Rain, midnight rain, nothing but the wild rain
On this bleak hut, and solitude, and me
Remembering again that I shall die
And neither hear the rain nor give it thanks
For washing me cleaner than I have been
Since I was born into this solitude.
Blessed are the dead that the rain rains upon:
But here I pray that none whom once I loved
Is dying tonight or lying still awake
Solitary, listening to the rain,
Either in pain or thus in sympathy
Helpless among the living and the dead,
Like a cold water among broken reeds,
Myriads of broken reeds all still and stiff,
Like me who have no love which this wild rain
Has not dissolved except the love of death,
If love it be for what is perfect and
Cannot, the tempest tells me,
disappoint.
"Rain" belongs to the World War I school of poetry which depicts the horrors and alienation of modern trench warfare (think Wilfred Owen and All Quiet on the Western Front).
Usually, rain is a motif that renews, baptizes, purges. But the rain imagery here is a dirge which welcomes death, a morbid rain dance.
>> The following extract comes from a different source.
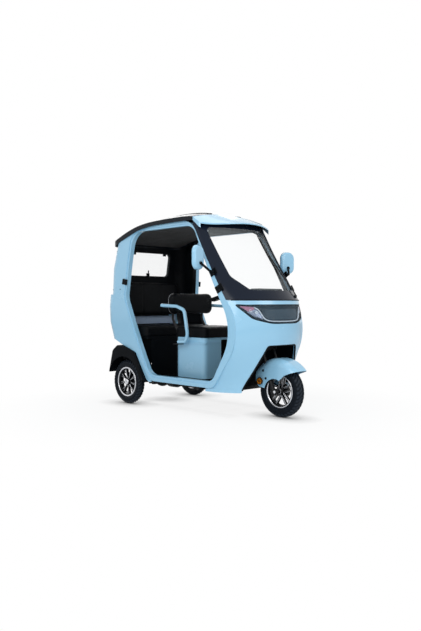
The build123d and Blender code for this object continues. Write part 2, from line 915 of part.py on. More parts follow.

The speaker seems like he is separated between trenches, in a literal and metaphorical "No Man's Land." He likens himself to a "broken reed" in "cold water." His wish is for death, for the rain to wash "me cleaner than I have been / Since I was born into this solitude," an existential spoof of a Christian prayer.
The speaker uses Psalm-like allusion to both to bless the dead and to curse his condition. He speaks with intense introspection and uses hyperbole ("myriads of broken reeds"), which juxtaposes his lonliness with the thousands of other soldiers in the trenches. All in all, "Rain" evokes a Hemingway-esque "lost generation" mood.